"Politics" is a term of many meanings and diverse connotations. It can refer to the art of political administration; the policies, goals or affairs of a government; the methods or tactics involved in managing an association; and many other activities. Wherever there is government, politics makes its appearance.
Niccolo Machiavelli was an eminent Italian author and statesman who in his best-known work, The Prince, described the means by which government may gain and maintain its power. He recommended that politicians be ever scheming and calculating about political gain and authority. Machiavelli's persuasion differed materially from that of earlier writers: he rejected the ideal and moral and preferred the real and practical. He allowed the conclusion that politics has nothing to do with morals, ethics, or religion.
Many American politicians seek to gain the support of the electorate by any conceivable methods. They coax and cajole the voters, and if this is ineffective, they resort to deception and empty promises. Promises are useful things, both to keep and, when expedient, to break. Since people are often taken in by appearance, politicians appear devout and loyal; yet, in politics, it is better to be a clever winner than to be an honest loser.
The Machiavellian inclinations of many American politicians find intellectual support from the people who would make government the arbiter of economic life. Many academics would place politicians and appointed government officials in the center of the social and economic order, directing and regulating the production process, fixing prices and "redistributing" income. Once in power and at the levers of political control, politicians are likely to serve their own selfish ends. They seek success by saying what people believe, or can be made to believe, rather than what is demonstrably true. They think of the next election, rather than of the next generation. They look for the success of their party rather than that of their fellow men.
Posturing as concerned leaders, politicians guide and direct their electorates to the benefit and entitlement troughs. For example, many champion the cause of senior citizens who, in American political life, are the largest and most vocal interest group. Others plead for special favors for racial and ethnic minorities, for women, workers, farmers, and many others.
Unfortunately, government cannot make everyone more prosperous. Government can only raise the income of one person by taking from another. The taking and giving are not even a zero-net game; they require an elaborate apparatus of transfer that may consume a large share of the taking. Both the giving and the taking may adversely affect the productive efforts of both the beneficiaries and the victims; but even if they were robots and remained unaffected by the process, the cost of the transfer apparatus alone would substantially reduce the net prosperity in a country.
Worse still, the transfer process does not follow a coordinated policy of income transfer. Each department or agency of government pursues its own policy against the endeavors of the other departments and agencies. The Department of Labor seeks to raise wage rates and to lower living costs; the Department of Agriculture labors diligently to reduce agricultural production and raise food prices. Similarly, the Department of Commerce endeavors to reduce foreign imports and raise goods' prices. The Department of Housing and Urban Development seeks to provide low-cost housing; both the Department of Labor and the Department of the Treasury significantly boost housing costs. The former imposes costly labor regulations, the latter levies taxes on housing and thus raises housing costs or indulges in deficit spending that deprives the loan market of needed funds and raises mortgage costs. One agency of government accuses big business of monopolistic tendencies, but others create monopolies of their own and bring about conditions that invite monopolistic practices.

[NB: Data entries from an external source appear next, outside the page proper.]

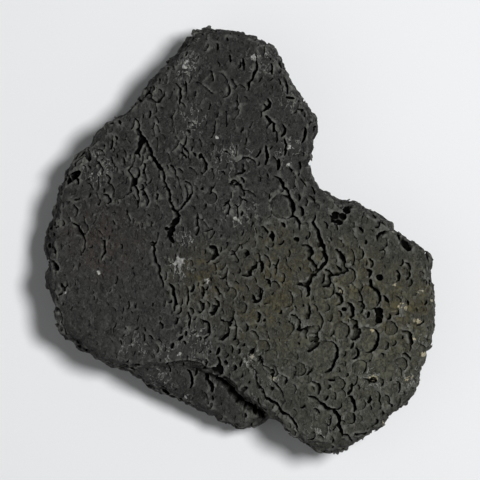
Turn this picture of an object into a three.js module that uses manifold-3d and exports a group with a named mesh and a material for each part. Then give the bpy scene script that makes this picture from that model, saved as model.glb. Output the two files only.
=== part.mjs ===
// A hand-sized slab of vesicular lava, broken from a flow: one piece of dark basalt with three blunt
// lobes, and under its -Y edge a lower tongue of the same rock that sticks out past an overhang.
// Millimetres, +Z up. It lies on its flattened underside, with its origin under the middle, its length
// along Y and its widest lobe towards +X.
import * as THREE from "three";
import { ImprovedNoise } from "three/addons/math/ImprovedNoise.js";
import { mergeVertices } from "three/addons/utils/BufferGeometryUtils.js";
import Module from "manifold-3d";

const wasm = await Module();
wasm.setup();

// ---- Driving dimensions ----
const CROWN_HEIGHT = 31; // the upper face above the ground, before its rises and hollows
const CROWN_TILT = 0.05; // the upper face climbs towards +X
const TONGUE_MIDDLE = { x: -9, y: -44 };
const TONGUE_HEIGHT = 22.5; // the tongue's upper face at its middle
// How steeply that face falls towards +X and towards its free edge.
const TONGUE_FALL = { along: 0.11, across: 0.14 };
const BURIED = 2.6; // how far the underside's middle sinks below the ground before the foot is cut flat
// Away from its middle the underside curls up off the ground.
const SOLE_CURL = { from: 14, to: 62, lift: 7.5 };
const SOLE_MIDDLE = { x: 4, y: -12 };
const TONGUE_RAISED = 1; // the tongue's underside above the slab's
const FACETS = { slab: 19, tongue: 7 }; // how often each edge of the starting icosahedron is divided

// The slab's girth seen from above, anticlockwise from the +X tip.
const SLAB_GIRTH = [
  [54.5, -21], [53.5, -14], [52.2, -9], [53, -5.5], [51, -3], [47, 0], [43, 4], [41, 6.3], [37, 7],
  [34, 9.5], [31, 11.3], [27.5, 11.3], [25, 13], [22.5, 13.2], [20.5, 15.5], [18.3, 20], [18.8, 24],
  [20.3, 29], [21.6, 32.5], [20, 35.5], [18.5, 38], [16.5, 40], [15, 43], [12.8, 46.5], [11.3, 51],
  [10.3, 54.8], [7.5, 56.8], [4, 58.3], [-1, 58.8], [-6, 59.8], [-9, 59.3], [-12.5, 59.3], [-15, 57],
  [-16, 54.5], [-19, 52], [-22, 46.5], [-24, 46], [-27, 43], [-29, 39.5], [-30, 36], [-32, 34.5],
  [-35, 34], [-38, 32.5], [-42, 28.2], [-45.5, 23.7], [-50.6, 16.8], [-52.3, 10], [-53.3, 5], [-55.2, 0],
  [-55, -4], [-54, -12], [-53.3, -18], [-51.6, -24.3], [-48, -28.2], [-43, -31.5], [-38.5, -34.7],
  [-34, -35.8], [-29, -37], [-24, -36], [-18, -35], [-12, -35.5], [-6, -38.5], [0, -43], [6, -48],
  [11, -51], [15, -54], [19, -56.8], [24, -58.7], [29.5, -59.6], [32, -57.8], [35.5, -54.3],
  [39.5, -51.5], [40.2, -49.3], [43, -47.8], [46.5, -44.5], [50, -40.3], [50.8, -37], [50, -34],
  [50.5, -31.5], [53.5, -30], [54.5, -26],
];

// The tongue's girth. Its far half is buried in the slab.
const TONGUE_GIRTH = [
  [-43, -27], [-37, -33.5], [-30, -37.8], [-25.5, -40.7], [-21.5, -43.3], [-17, -45.8], [-12.5, -48],
  [-6.5, -50.6], [-3.5, -52.8], [0, -53.9], [3.2, -53.2], [7.2, -50.3], [9.3, -46], [6, -34],
  [-12, -22], [-32, -18],
];

// Rises and hollows of the upper face: place, reach and height.
const RELIEF = [
  { x: 0, y: 34, reach: 20, height: 3 },
  { x: 4, y: 4, reach: 20, height: 3 },
  { x: 26, y: -22, reach: 22, height: 3 },
  { x: -38, y: -4, reach: 18, height: 1.5 },
  { x: -50, y: 0, reach: 14, height: -2.5 },
  { x: -25, y: 27, reach: 5, height: -2 },
  { x: -20, y: 14, reach: 5, height: -1.2 },
  { x: -18, y: 4, reach: 5, height: -1.2 },
  { x: 18, y: 18, reach: 9, height: -5 },
  { x: 0, y: -37, reach: 8, height: -2.5 },
  { x: 12, y: -47, reach: 7, height: -2.5 },
  { x: 48, y: -42, reach: 10, height: -2.5 },
  { x: -2, y: 58, reach: 8, height: -2.5 },
];

// The slab's flank by compass direction: the height of its girth, how far the rounded shoulder above it
// steps in and how far the undercut below it does.
const SLAB_FLANK = [
  { at: 0, girth: 20, shoulder: 2.4, undercut: 9 },
  { at: 22, girth: 17, shoulder: 2.6, undercut: 6 },
  { at: 45, girth: 14, shoulder: 4, undercut: 4 },
  { at: 68, girth: 18, shoulder: 3, undercut: 6 },
  { at: 90, girth: 22, shoulder: 2.4, undercut: 11 },
  { at: 115, girth: 17, shoulder: 2.6, undercut: 6 },
  { at: 140, girth: 20, shoulder: 2.4, undercut: 10 },
  { at: 165, girth: 15, shoulder: 3, undercut: 5 },
  { at: 190, girth: 19, shoulder: 2.8, undercut: 10 },
  { at: 212, girth: 16, shoulder: 3.2, undercut: 5 },
  { at: 236, girth: 18, shoulder: 2.8, undercut: 4 },
  { at: 252, girth: 23, shoulder: 2.4, undercut: 11 },
  { at: 276, girth: 23, shoulder: 2.6, undercut: 12 },
  { at: 298, girth: 19, shoulder: 3.2, undercut: 8 },
  { at: 318, girth: 16, shoulder: 2.8, undercut: 5 },
  { at: 340, girth: 21, shoulder: 2.6, undercut: 10 },
];
const TONGUE_FLANK = [
  { at: 0, girth: 12, shoulder: 3, undercut: 4 },
  { at: 180, girth: 15, shoulder: 5, undercut: 4 },
  { at: 270, girth: 12, shoulder: 3.2, undercut: 4 },
];

// The broken surface: lumps by size, how far they stand out, and how much flatter than wide they are.
const LUMPS = [
  { size: 27, height: 3.4, flatness: 1 },
  { size: 11, height: 1.7, flatness: 2.2 },
  { size: 5.5, height: 0.8, flatness: 1 },
];
const LUMPS_FROM = { x: 31, y: 17, z: 5 }; // where in the noise the rock's lumps are read
const LUMPS_SHARE = { upper: 0.5, girth: 0.25, sole: 1 }; // how much of them each part of the rock has

// Shares of a unit sphere's area, from its top, that become the upper face and the flank; the rest is
// underside.
const UPPER_SHARE = 0.36;
const FLANK_SHARE = 0.46;
const SHOULDER_SHARE = 0.45; // of the flank, above the girth
const SOFTENING = 0.011; // of the way round, over which the girth's small bays fade out above and below it

const SAME_PLACE = 1e-4; // corners closer than this are one
const GIRTH_STEPS = 1200; // for measuring along the girth
const CUTTER_SIZE = 200;

const noise = new ImprovedNoise();

function crown(x, y) {
  const level = CROWN_HEIGHT + CROWN_TILT * x;
  return RELIEF.reduce((z, r) => {
    const d = Math.hypot(x - r.x, y - r.y) / r.reach;
    return z + r.height * Math.exp(-d * d);
  }, level);
}

// The tongue's upper face falls away towards +X and towards its free edge.
function tongueTop(x, y) {
  const along = TONGUE_FALL.along * (x - TONGUE_MIDDLE.x);
  return TONGUE_HEIGHT - along + TONGUE_FALL.across * (y - TONGUE_MIDDLE.y);
}

function sole(x, y) {
  const out = Math.hypot(x - SOLE_MIDDLE.x, y - SOLE_MIDDLE.y);
  return SOLE_CURL.lift * THREE.MathUtils.smoothstep(out, SOLE_CURL.from, SOLE_CURL.to) - BURIED;
}

// A flank's stations blended round the compass, with the last one meeting the first.
function flankAt(stations, angle) {
  const turn = THREE.MathUtils.euclideanModulo(THREE.MathUtils.radToDeg(angle), 360);
  const after = stations.findIndex((s) => s.at > turn);
  const next = stations[after === -1 ? 0 : after];
  const last = stations[(after === -1 ? stations.length : after) - 1];
  const span = THREE.MathUtils.euclideanModulo(next.at - last.at, 360) || 360;
  const t = THREE.MathUtils.smoothstep(turn - last.at, 0, span);
  const blend = (key) => THREE.MathUtils.lerp(last[key], next[key], t);
  return { girth: blend("girth"), shoulder: blend("shoulder"), undercut: blend("undercut") };
}

// Where one point of a unit sphere goes: how far in from the girth, how far out from the middle, and how
// far up to the upper face (1) or down to the sole (-1).
function profile(share, flank) {
  if (share < UPPER_SHARE) {
    return { inset: flank.shoulder, reach: Math.sqrt(share / UPPER_SHARE), climb: 1 };
  }
  const down = (share - UPPER_SHARE) / FLANK_SHARE;
  if (down < SHOULDER_SHARE) {
    const a = (down / SHOULDER_SHARE) * (Math.PI / 2);
    return { inset: flank.shoulder * (1 - Math.sin(a)), reach: 1, climb: Math.cos(a) };
  }
  if (down < 1) {
    const a = ((down - SHOULDER_SHARE) / (1 - SHOULDER_SHARE)) * (Math.PI / 2);
    return { inset: flank.undercut * (1 - Math.cos(a)), reach: 1, climb: -Math.sin(a) };
  }
  const reach = Math.sqrt((1 - share) / (1 - UPPER_SHARE - FLANK_SHARE));
  return { inset: flank.undercut, reach, climb: -1 };
}

// The same shape with its corners shared between its triangles, so that it is one closed surface.
function joinedUp(geometry) {
  const bare = geometry.clone();
  bare.deleteAttribute("normal");
  bare.deleteAttribute("uv");
  return mergeVertices(bare, SAME_PLACE);
}

// The girth's curve at a share of the way round, with its small bays and points smoothed away.
function softened(curve, turn) {
  const steps = [-2, -1, 0, 1, 2];
  return steps
    .reduce((sum, s) => sum.add(pointAt(curve, turn + s * SOFTENING)), new THREE.Vector3())
    .divideScalar(steps.length);
}

function pointAt(curve, turn) {
  return curve.getPointAt(THREE.MathUtils.euclideanModulo(turn, 1));
}

// A closed lump of rock: a sphere pulled out to a girth, levelled to an upper face and a sole, and
// roughened.
function lump({ girthPoints, centre, facets, topOf, soleOf, stations }) {
  const shape = joinedUp(new THREE.IcosahedronGeometry(1, facets));
  const corners = girthPoints.map(([x, y]) => new THREE.Vector3(x, y, 0));
  const girth = new THREE.CatmullRomCurve3(corners, true, "centripetal");
  girth.arcLengthDivisions = GIRTH_STEPS;
  const places = shape.attributes.position;
  const climbs = [];
  for (let i = 0; i < places.count; i++) {
    const turn = Math.atan2(places.getY(i), places.getX(i)) / (2 * Math.PI);
    const edge = pointAt(girth, turn);
    const flank = flankAt(stations, Math.atan2(edge.y - centre.y, edge.x - centre.x));
    const { inset, reach, climb } = profile((1 - places.getZ(i)) / 2, flank);
    edge.lerp(softened(girth, turn), Math.abs(climb)).sub(centre);
    const { x, y } = edge.multiplyScalar(reach * (1 - inset / edge.length())).add(centre);
    const end = climb > 0 ? topOf(x, y) : soleOf(x, y);
    places.setXYZ(i, x, y, THREE.MathUtils.lerp(flank.girth, end, Math.abs(climb)));
    climbs.push(climb);
  }
  roughen(shape, climbs);
  return shape;
}

// Moves each point along its normal by the lumps' noise, least at the girth.
function roughen(shape, climbs) {
  shape.computeVertexNormals();
  const places = shape.attributes.position;
  const normals = shape.attributes.normal;
  const from = LUMPS_FROM;
  for (let i = 0; i < places.count; i++) {
    const p = new THREE.Vector3().fromBufferAttribute(places, i);
    const n = new THREE.Vector3().fromBufferAttribute(normals, i);
    const out = LUMPS.reduce((sum, { size, height, flatness }) => {
      const [u, v, w] = [p.x / size + from.x, p.y / size + from.y, (p.z * flatness) / size + from.z];
      return sum + height * noise.noise(u, v, w);
    }, 0);
    const end = climbs[i] > 0 ? LUMPS_SHARE.upper : LUMPS_SHARE.sole;
    p.addScaledVector(n, out * THREE.MathUtils.lerp(LUMPS_SHARE.girth, end, Math.abs(climbs[i])));
    places.setXYZ(i, p.x, p.y, p.z);
  }
}

function solidOf(geometry) {
  const { index, attributes } = joinedUp(geometry);
  const vertProperties = attributes.position.array;
  const triVerts = new Uint32Array(index.array);
  return new wasm.Manifold(new wasm.Mesh({ numProp: 3, vertProperties, triVerts }));
}

function geometryOf(solid) {
  const { vertProperties, triVerts } = solid.getMesh();
  const geometry = new THREE.BufferGeometry();
  geometry.setAttribute("position", new THREE.BufferAttribute(vertProperties, 3));
  geometry.setIndex(new THREE.BufferAttribute(triVerts, 1));
  return geometry;
}

// Everything below the ground, taken off to leave the flat places that the rock rests on.
function belowGround() {
  return new THREE.BoxGeometry(CUTTER_SIZE, CUTTER_SIZE, CUTTER_SIZE).translate(0, 0, -CUTTER_SIZE / 2);
}

// Slides the shape so that the middle of its foot is the origin.
function centred(geometry) {
  geometry.computeBoundingBox();
  const { min, max } = geometry.boundingBox;
  return geometry.translate(-(min.x + max.x) / 2, -(min.y + max.y) / 2, -min.z);
}

function lavaRock() {
  const slab = lump({
    girthPoints: SLAB_GIRTH,
    centre: new THREE.Vector3(2, -8, 0),
    facets: FACETS.slab,
    topOf: crown,
    soleOf: sole,
    stations: SLAB_FLANK,
  });
  const tongue = lump({
    girthPoints: TONGUE_GIRTH,
    centre: new THREE.Vector3(-12, -36, 0),
    facets: FACETS.tongue,
    topOf: tongueTop,
    soleOf: (x, y) => sole(x, y) + TONGUE_RAISED,
    stations: TONGUE_FLANK,
  });
  const solid = solidOf(slab).add(solidOf(tongue)).subtract(solidOf(belowGround()));
  const stone = new THREE.MeshStandardMaterial({ color: 0x3a3a38, roughness: 0.95, metalness: 0 });
  const mesh = new THREE.Mesh(centred(geometryOf(solid)), stone);
  mesh.name = "lava_rock";
  return mesh;
}

const rock = new THREE.Group();
rock.add(lavaRock());

export default rock;
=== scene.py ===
# %% [markdown]
# # A slab of vesicular lava
# Lava rock is basalt that froze while gas was still bubbling out of it. This piece is a hand-sized slab with three
# blunt lobes. Its upper face was dragged along while it set, so its bubbles are tilted, and where they broke open
# each one left a thin dark slot under a lip. Everything that makes the rock look like lava is a hollow, so this
# lesson starts from the plain outer form, takes the hollows out of it, and only then paints it.
#
# The CAD part is loaded first. It gives the rock's true size and place, which nothing below changes.

# %% Load the CAD part
import math

import bmesh
import bpy
import numpy as np
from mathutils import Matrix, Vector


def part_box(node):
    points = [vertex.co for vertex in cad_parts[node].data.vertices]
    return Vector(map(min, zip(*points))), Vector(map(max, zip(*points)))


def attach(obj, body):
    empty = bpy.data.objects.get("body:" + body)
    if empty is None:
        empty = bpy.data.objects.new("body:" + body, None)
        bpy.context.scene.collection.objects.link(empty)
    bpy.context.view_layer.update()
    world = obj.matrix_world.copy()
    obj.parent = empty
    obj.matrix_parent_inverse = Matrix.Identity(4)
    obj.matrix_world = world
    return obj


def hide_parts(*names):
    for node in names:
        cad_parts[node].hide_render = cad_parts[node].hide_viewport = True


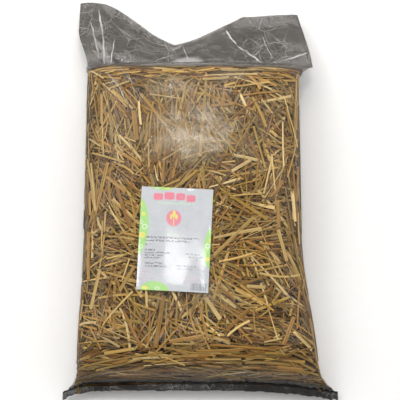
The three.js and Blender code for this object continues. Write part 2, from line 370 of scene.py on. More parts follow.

The various departments of the Federal government are vocal advocates of special interests and bitter enemies of the common interest. In its own way each department promises to provide benefits to its charges at the expense of all other people whom it does not represent. All departments together labor diligently to boost living expenses and lower levels of living. But above all, they all contend for and live the ways of Machiavellian mores which set politicians and government officials free from the code of morals that governs private conduct.